=== To do ===
Restate word for word the lines of the data below, from the first through the one that has "TURNED = 13.0".

=== Dataset content ===

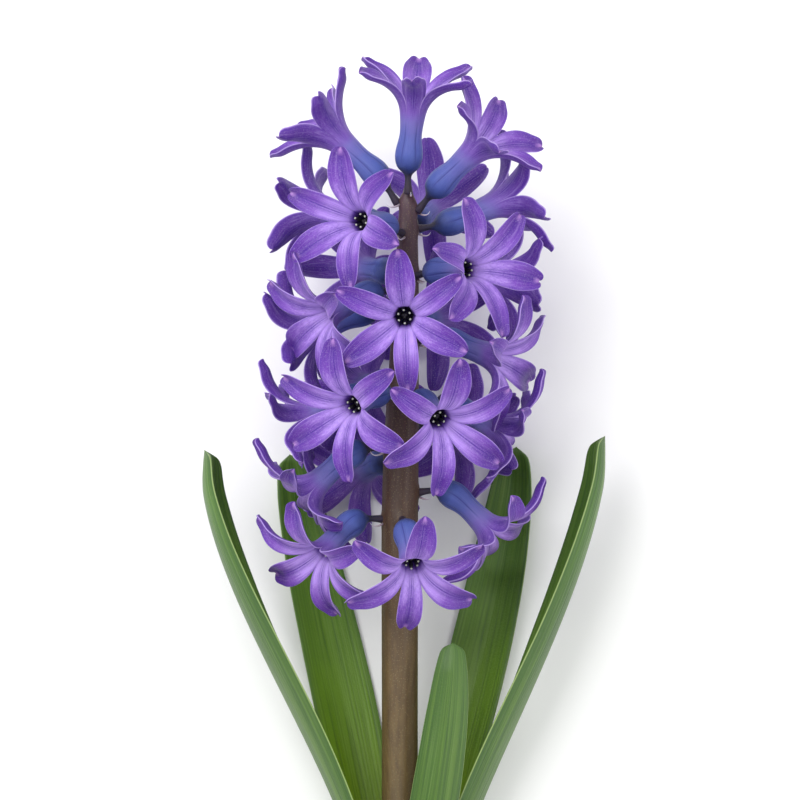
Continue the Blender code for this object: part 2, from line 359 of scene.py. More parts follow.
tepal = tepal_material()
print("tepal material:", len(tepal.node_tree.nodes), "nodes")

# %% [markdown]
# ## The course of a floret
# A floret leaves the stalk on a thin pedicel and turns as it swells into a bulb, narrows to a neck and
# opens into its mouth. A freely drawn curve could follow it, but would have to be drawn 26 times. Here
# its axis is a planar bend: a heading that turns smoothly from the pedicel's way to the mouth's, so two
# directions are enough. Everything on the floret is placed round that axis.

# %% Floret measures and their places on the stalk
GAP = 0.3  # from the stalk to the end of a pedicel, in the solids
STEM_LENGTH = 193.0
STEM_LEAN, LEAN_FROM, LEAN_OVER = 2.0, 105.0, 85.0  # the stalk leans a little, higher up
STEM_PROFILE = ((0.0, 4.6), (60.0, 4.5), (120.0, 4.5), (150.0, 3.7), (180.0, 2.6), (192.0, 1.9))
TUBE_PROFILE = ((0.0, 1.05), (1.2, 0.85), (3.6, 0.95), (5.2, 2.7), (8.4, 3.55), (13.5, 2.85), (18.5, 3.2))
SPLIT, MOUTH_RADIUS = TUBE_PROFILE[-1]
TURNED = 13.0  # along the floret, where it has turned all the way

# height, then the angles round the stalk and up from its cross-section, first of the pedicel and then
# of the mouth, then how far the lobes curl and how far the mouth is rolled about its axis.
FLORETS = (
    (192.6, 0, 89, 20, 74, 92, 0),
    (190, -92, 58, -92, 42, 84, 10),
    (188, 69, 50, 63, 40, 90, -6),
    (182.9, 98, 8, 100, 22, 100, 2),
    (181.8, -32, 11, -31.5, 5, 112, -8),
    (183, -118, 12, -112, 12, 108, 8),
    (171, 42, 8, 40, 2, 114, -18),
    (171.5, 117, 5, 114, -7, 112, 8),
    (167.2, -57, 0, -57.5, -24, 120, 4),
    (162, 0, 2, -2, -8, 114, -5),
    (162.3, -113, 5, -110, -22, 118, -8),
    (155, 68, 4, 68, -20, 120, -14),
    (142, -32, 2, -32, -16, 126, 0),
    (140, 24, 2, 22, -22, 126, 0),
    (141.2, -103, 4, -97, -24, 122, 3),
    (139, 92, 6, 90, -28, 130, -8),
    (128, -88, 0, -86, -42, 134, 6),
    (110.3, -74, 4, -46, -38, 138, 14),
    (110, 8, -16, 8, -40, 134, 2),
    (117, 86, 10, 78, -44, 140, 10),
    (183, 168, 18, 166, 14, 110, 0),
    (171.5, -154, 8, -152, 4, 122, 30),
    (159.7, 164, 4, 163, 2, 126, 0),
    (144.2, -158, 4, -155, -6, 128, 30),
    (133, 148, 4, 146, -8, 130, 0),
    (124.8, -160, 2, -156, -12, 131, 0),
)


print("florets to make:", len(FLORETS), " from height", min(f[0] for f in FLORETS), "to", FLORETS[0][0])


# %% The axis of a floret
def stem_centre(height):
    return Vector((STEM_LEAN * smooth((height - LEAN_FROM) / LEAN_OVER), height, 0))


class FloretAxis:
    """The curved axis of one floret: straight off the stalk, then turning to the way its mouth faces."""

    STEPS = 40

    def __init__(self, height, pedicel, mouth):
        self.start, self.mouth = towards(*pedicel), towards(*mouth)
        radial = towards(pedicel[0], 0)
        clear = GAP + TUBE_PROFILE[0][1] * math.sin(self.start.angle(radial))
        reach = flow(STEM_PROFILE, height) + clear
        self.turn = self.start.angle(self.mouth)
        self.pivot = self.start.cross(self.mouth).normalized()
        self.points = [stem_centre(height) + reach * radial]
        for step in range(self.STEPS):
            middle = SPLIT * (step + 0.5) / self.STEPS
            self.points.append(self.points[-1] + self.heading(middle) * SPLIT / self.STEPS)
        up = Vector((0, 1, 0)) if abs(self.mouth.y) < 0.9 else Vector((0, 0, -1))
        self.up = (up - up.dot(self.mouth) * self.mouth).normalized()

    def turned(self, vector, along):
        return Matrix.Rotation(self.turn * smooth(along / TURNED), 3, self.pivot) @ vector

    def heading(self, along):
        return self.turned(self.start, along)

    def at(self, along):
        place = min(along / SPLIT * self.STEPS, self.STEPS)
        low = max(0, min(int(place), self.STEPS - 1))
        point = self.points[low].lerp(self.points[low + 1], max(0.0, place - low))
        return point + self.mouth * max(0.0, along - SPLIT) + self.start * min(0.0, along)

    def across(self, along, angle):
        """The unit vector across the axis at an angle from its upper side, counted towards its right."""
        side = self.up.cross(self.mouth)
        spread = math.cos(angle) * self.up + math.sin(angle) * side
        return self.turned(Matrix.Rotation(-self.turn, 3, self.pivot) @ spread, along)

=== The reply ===
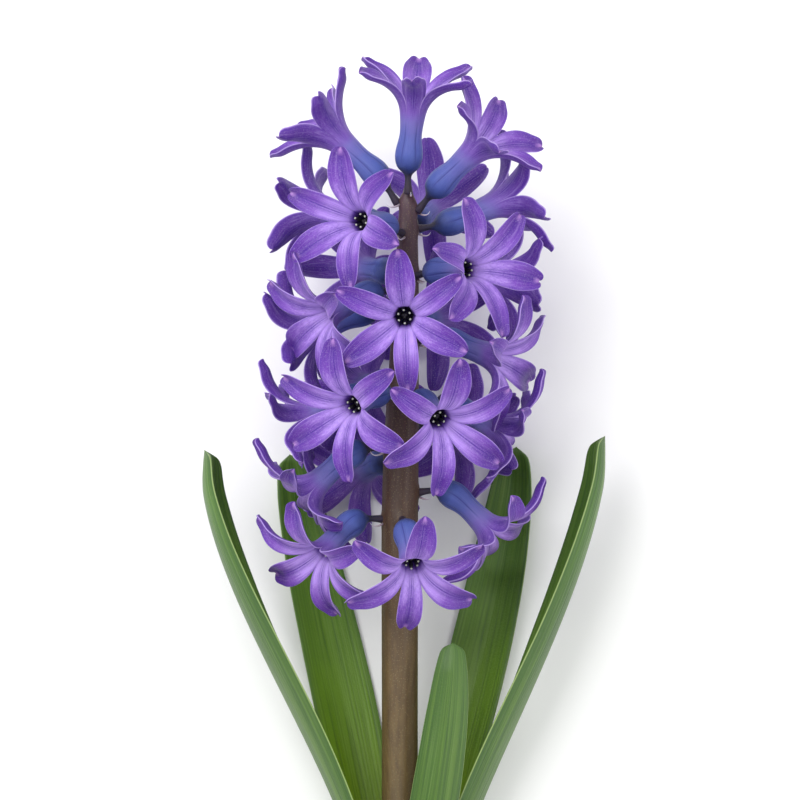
Continue the Blender code for this object: part 2, from line 359 of scene.py. More parts follow.
tepal = tepal_material()
print("tepal material:", len(tepal.node_tree.nodes), "nodes")

# %% [markdown]
# ## The course of a floret
# A floret leaves the stalk on a thin pedicel and turns as it swells into a bulb, narrows to a neck and
# opens into its mouth. A freely drawn curve could follow it, but would have to be drawn 26 times. Here
# its axis is a planar bend: a heading that turns smoothly from the pedicel's way to the mouth's, so two
# directions are enough. Everything on the floret is placed round that axis.

# %% Floret measures and their places on the stalk
GAP = 0.3  # from the stalk to the end of a pedicel, in the solids
STEM_LENGTH = 193.0
STEM_LEAN, LEAN_FROM, LEAN_OVER = 2.0, 105.0, 85.0  # the stalk leans a little, higher up
STEM_PROFILE = ((0.0, 4.6), (60.0, 4.5), (120.0, 4.5), (150.0, 3.7), (180.0, 2.6), (192.0, 1.9))
TUBE_PROFILE = ((0.0, 1.05), (1.2, 0.85), (3.6, 0.95), (5.2, 2.7), (8.4, 3.55), (13.5, 2.85), (18.5, 3.2))
SPLIT, MOUTH_RADIUS = TUBE_PROFILE[-1]
TURNED = 13.0  # along the floret, where it has turned all the way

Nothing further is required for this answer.